Penetration testing, also known as pen testing or ethical hacking, is an essential security review method that aims to identify vulnerabilities in computer systems, networks, and applications. Pen testing mimics the behavior of real-world cyber attackers (hackers) and tries to exploit vulnerabilities to gain unauthorised access to sensitive data. This testing technique helps organisations identify security weaknesses before they can be exploited by malicious actors. In this blog, we will discuss the different types of penetration testing. Each type serves a specific purpose.
Black-Box Penetration Testing
Black box testing is a type of security assessment that simulates an attack on a system or network from an external perspective, without prior knowledge of its internal workings. In this type of testing, the tester is given no information or access to the target system, and must rely solely on publicly available information to identify vulnerabilities and attempt to exploit them. The goal of black box testing is to assess the effectiveness of a system’s security controls in detecting and preventing unauthorised access, and to identify potential weaknesses that could be exploited by an attacker. By mimicking the techniques and methods used by real-world attackers, black box penetration testing can provide valuable insights into the security posture of an organisation, and help to identify areas for improvement in their security infrastructure.

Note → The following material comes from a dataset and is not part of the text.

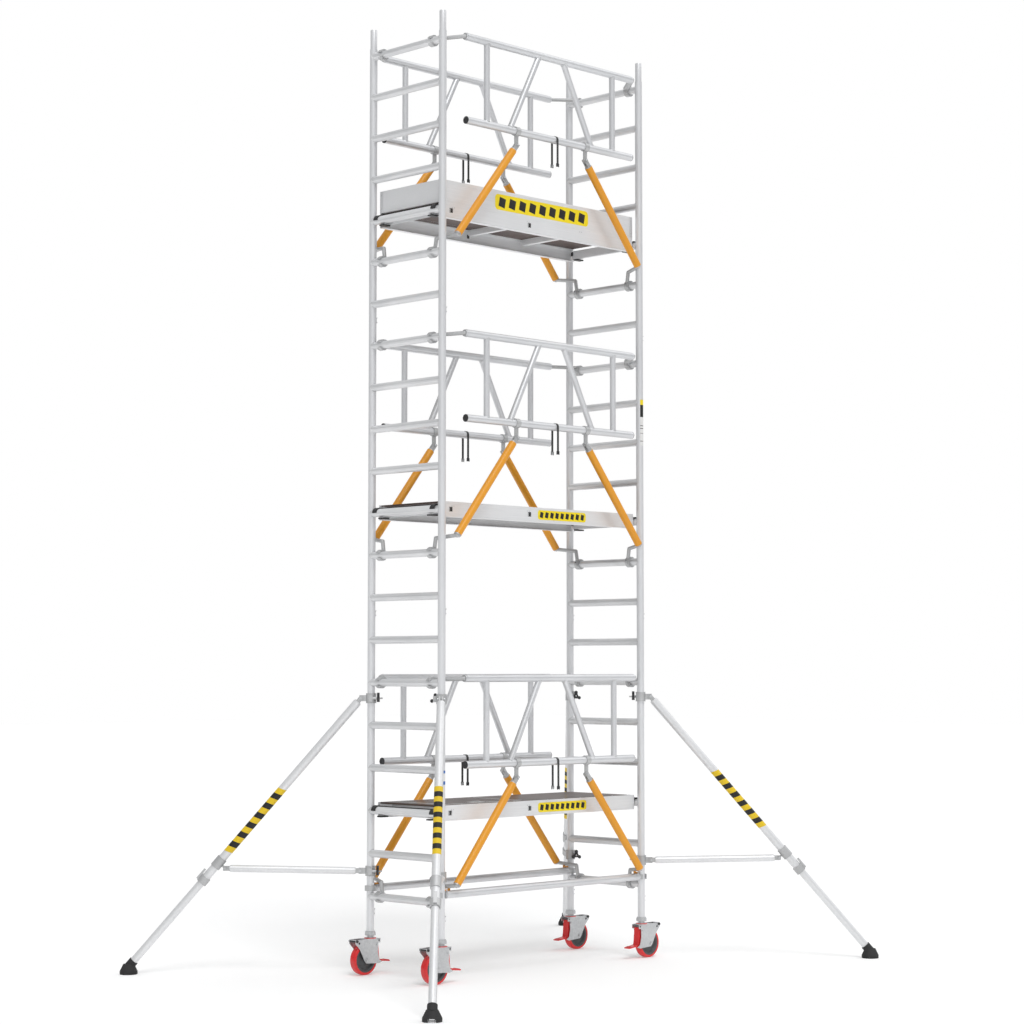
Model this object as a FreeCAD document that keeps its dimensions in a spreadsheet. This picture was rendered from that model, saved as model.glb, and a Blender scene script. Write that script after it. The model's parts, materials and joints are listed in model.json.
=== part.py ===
import FreeCAD, Part
import math
import os
import Sketcher

from FreeCAD import Placement, Rotation, Vector

# Mobile tower scaffold, millimetres.  X runs along the tower's length, Y across its width and Z up.
# The origin is on the floor, in the middle of the tower.
os.makedirs("parts", exist_ok=True)
doc = FreeCAD.newDocument("mobile_tower")

# ---------------------------------------------------------------- driving sizes
SIZES = [
    ("tower_length", 1907.0),         # stile centre to stile centre, along X
    ("tower_width", 679.0),           # stile centre to stile centre, along Y
    ("leg_end_height", 281.0),        # floor to the lower end of the bottom stiles
    ("stile_diameter", 50.8),
    ("stile_wall", 2.0),
    ("rung_diameter", 50.0),
    ("rung_wall", 1.8),
    ("rung_pitch", 280.0),
    ("rungs_per_frame", 7),
    ("first_rung_height", 227.0),     # stile end to the frame's first rung
    ("spigot_wall", 2.5),
    ("spigot_gap", 1.0),              # the spigot's free end to the stile bore, on the radius
    ("spigot_seat_gap", 0.2),         # the spigot's pressed end to the stile bore, on the radius
    ("spigot_seat", 150.0),
    ("spigot_rise", 133.0),
    ("clip_hole_diameter", 10.0),
    ("clip_height", 112.0),           # stile end to the frame lock's pin
    ("claw_gap", 0.4),                # claw to the tube it grips, on the radius
    ("claw_wall", 12.0),
    ("claw_width", 34.0),
    ("plug_gap", 0.3),                # a casting's plug to the tube it sits in, on the radius
    ("plug_length", 45.0),
    ("rail_diameter", 50.0),
    ("rail_wall", 2.0),
    ("rail_length", 1600.0),
    ("rail_side_gap", 10.0),          # stile surface to the guardrail's surface
    ("lower_rail_rise", 875.0),       # above the guardrail's base rung
    ("top_rail_lift", 30.0),          # above the guardrail's top rung
    ("guardrail_pitches", 5),         # base rung to top rung
    ("guardrail_claw_inset", 94.0),   # stile centre to claw centre, along the rung
    ("strut_diameter", 40.0),
    ("strut_wall", 2.0),
    ("strut_place", 610.0),
    ("diagonal_top", 115.0),
    ("diagonal_foot", 400.0),
    ("collar_place", 335.0),
    ("collar_wall", 5.5),
    ("collar_width", 38.0),
    ("head_cheek_width", 26.0),
    ("head_slot_width", 10.6),
    ("head_reach", 52.0),             # the leg's pivot pin to the start of its tube
    ("leg_pin_drop", 95.0),           # lower rail to the leg's pivot pin
    ("leg_pin_diameter", 12.0),
    ("brace_leg_diameter", 51.0),
    ("brace_leg_wall", 2.0),
    ("leg_foot_inset", 83.0),         # stile centre to the leg's lower end, along X
    ("leg_foot_rise", 117.0),
    ("arm_diameter", 26.0),
    ("arm_gap", 4.0),                 # lower arm to the horizontal brace that it passes over
    ("strap_width", 18.0),
    ("strap_thickness", 2.0),
    ("strap_drop", 165.0),
    ("strap_place", 35.0),            # guardrail middle to the strap, along the lower rail
    ("brace_diameter", 50.0),
    ("brace_wall", 2.0),
    ("platform_side_gap", 14.0),      # stile surface to the platform's side
    ("platform_end_gap", 3.0),
    ("beam_depth", 100.0),
    ("beam_above_rung", 55.0),
    ("beam_flange", 36.0),
    ("beam_wall", 3.0),
    ("beam_hole_width", 24.0),
    ("beam_hole_reach", 364.0),       # hatch middle to each square hole in the beam
    ("cross_member_width", 36.0),
    ("cross_member_depth", 40.0),
    ("cross_member_wall", 2.5),
    ("deck_thickness", 12.0),
    ("hatch_length", 672.0),
    ("hatch_width", 430.0),
    ("hatch_middle", -470.0),
    ("hatch_gap", 2.0),
    ("hinge_radius", 5.0),
    ("pin_gap", 0.05),                # turning pin to its bore, on the radius
    ("hook_wall", 3.5),
    ("hook_cap_wall", 11.0),
    ("toe_board_height", 147.0),
    ("toe_board_thickness", 18.0),
    ("wheel_radius", 100.0),
    ("wheel_width", 50.0),
    ("wheel_trail", 57.0),
    ("tyre_depth", 17.0),
    ("axle_radius", 6.0),
    ("fork_inside", 59.0),
    ("fork_wall", 4.0),
    ("fork_height", 235.0),
    ("race_height", 6.0),
    ("kingpin_radius", 10.0),
    ("swivel_race_radius", 34.0),
    ("spindle_gap", 0.9),             # jack spindle to stile bore, on the radius
    ("spindle_length", 520.0),
    ("spindle_wall", 5.0),
    ("nut_gap", 0.4),                 # the stile's lower end to the nut below it
    ("nut_height", 28.0),
    ("nut_radius", 33.0),
    ("nut_span", 96.0),
    ("pedal_width", 46.0),
    ("pedal_pivot_place", -30.0),     # from the swivel axis, along the caster's trail
    ("pedal_pivot_height", 196.0),
    ("pedal_pivot_radius", 4.0),
    ("outrigger_reach", 1585.0),      # stile centre to the middle of the foot
    ("outrigger_hinge", 68.0),        # stile centre to the outrigger's pivot pins
    ("upper_clamp_drop", 103.0),      # below the sixth rung
    ("lower_clamp_rise", 165.0),      # above the first rung
    ("outer_leg_diameter", 55.0),
    ("outer_leg_wall", 2.2),
    ("outer_leg_length", 1575.0),
    ("inner_leg_gap", 0.3),
    ("inner_leg_wall", 2.0),
    ("inner_leg_overlap", 470.0),
    ("outrigger_arm_diameter", 48.0),
    ("sleeve_place", 1425.0),         # upper pivot to the sleeve, along the outer leg
    ("clamp_wall", 8.0),
    ("clamp_height", 62.0),
    ("clamp_bolt_offset", 41.0),
    ("clamp_bolt_radius", 5.0),
    ("fork_width", 28.0),             # the forked end of an outrigger's leg or arm
    ("fork_slot_width", 12.6),
    ("fork_reach", 36.5),             # pivot pin to the start of the leg's or arm's tube
    ("knob_place", 41.0),             # the clamp's middle to the knob, along the bolt
    ("knob_radius", 37.0),
    ("knob_thickness", 17.0),
    ("foot_radius", 58.0),
    ("foot_pad_height", 22.0),
    ("foot_dome_height", 44.0),
]
sheet = doc.addObject("Spreadsheet::Sheet", "Sizes")
for row, (word, number) in enumerate(SIZES, 1):
    sheet.set(f"A{row}", word)
    sheet.set(f"B{row}", str(number))
    sheet.setAlias(f"B{row}", word)
doc.recompute()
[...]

White-Box Penetration Testing
White-box testing is a type of security assessment that involves comprehensive knowledge of the target system. In this approach, the tester has full access to the system’s architecture, source code, and other related documentation. The goal of white-box testing is to identify vulnerabilities that are not easily visible to external attackers. By understanding the system’s internal workings, testers can identify weaknesses that may be missed in other types of security assessments. White-box testing can be useful for enitities looking to test the security of their critical systems, such as banking or healthcare systems. It can also be beneficial for software development companies seeking to improve the security of their products. Overall, white-box penetration testing is a critical aspect of a comprehensive security evaluation program and can help organisations identify and mitigate potential security risks.
Gray-Box Penetration Testing
Gray-box testing is a type of evaluation that combines the elements of black-box and white-box penetration testing. The tester has limited knowledge of the system under test, usually with some access to the APIs or internal network. The tester starts with a set of credentials or access to some parts of the system, which allows them to test deeper into the application or network. Gray-box testing is an effective way to check the system’s resilience against both external and insider threats. This is the most common form of Penetration Testing as it does not require sharing code (White-Box) and improves the chance of identifying vulnerabilities compared with Black-Box.
External Penetration Testing
External penetration testing is a crucial process for organisations to identify vulnerabilities in their external-facing systems and networks. This type of testing involves simulating an attack on an entity’s external infrastructure by attempting to gain unauthorised access to sensitive information, applications, and systems. An external penetration test can be performed in various ways, including through social engineering, network scanning, and vulnerability assessments. The goal is to identify weaknesses that attackers could exploit to gain access to the organisation’s network and data. By conducting an external penetration test, corporations can proactively identify and remediate vulnerabilities before they can be exploited by malicious actors. This helps to enhance the overall security posture of the institution and minimize the risk of cyberattacks.
Internal Penetration Testing
Internal penetration testing is a critical security assessment that evaluates the effectiveness of an organisation’s security controls and policies from within. It simulates an attack by a malicious insider or an external threat actor who has gained access to the internal network. The goal is to identify vulnerabilities and security gaps in the system and provide recommendations to mitigate them. The internal penetration testing process involves identifying the target systems, scanning for vulnerabilities, exploiting the identified vulnerabilities, and escalating privileges to gain access to sensitive data. This testing provides an entity with valuable insights into its security posture and helps to ensure that its critical assets are well-protected. It is a proactive approach to cybersecurity that helps corporations stay ahead of potential threats and stay compliant with industry standards and regulations.
In conclusion, penetration testing is an essential security assessment method that helps organisations identify vulnerabilities in their computer systems, networks, and applications. Penetration testing is of different types, and each type serves a specific purpose.